Search code examples
apache-sparkubuntupysparkvirtualboxcpu-cores

How to check how many cores PySpark uses?


I have installed VirtualBox(Ubuntu 18.04.2 64-bit) and PySpark 2.4.0. When I created a VB I put 4 CPUs to be max.

How am I supposed to check how many cores Spark is using?


Solution

  • That depends on the master URL that describes what runtime environment (cluster manager) to use.

    Since this is such a low-level infrastructure-oriented thing you can find the answer by querying a SparkContext instance.

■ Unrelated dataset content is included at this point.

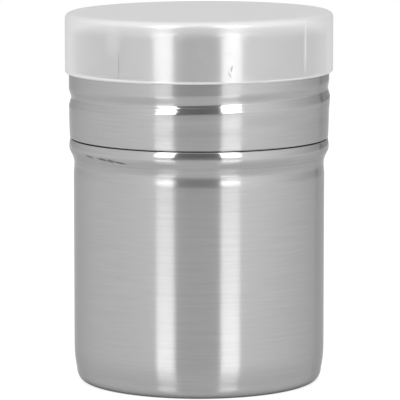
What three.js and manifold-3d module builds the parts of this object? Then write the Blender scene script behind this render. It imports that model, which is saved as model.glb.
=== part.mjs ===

    E.g. if it's local[*] that would mean that you want to use as many CPUs (the star part) as are available on the local JVM.

    $ ./bin/pyspark
    Python 2.7.15 (default, Feb 19 2019, 09:17:37)
    [GCC 4.2.1 Compatible Apple LLVM 10.0.0 (clang-1000.11.45.5)] on darwin
    ...
    Welcome to
          ____              __
         / __/__  ___ _____/ /__
        _\ \/ _ \/ _ `/ __/  '_/
       /__ / .__/\_,_/_/ /_/\_\   version 2.4.0
          /_/
    
    Using Python version 2.7.15 (default, Feb 19 2019 09:17:37)
    SparkSession available as 'spark'.
    >>> print sc.master
    local[*]
    >>> print sc.defaultParallelism
    8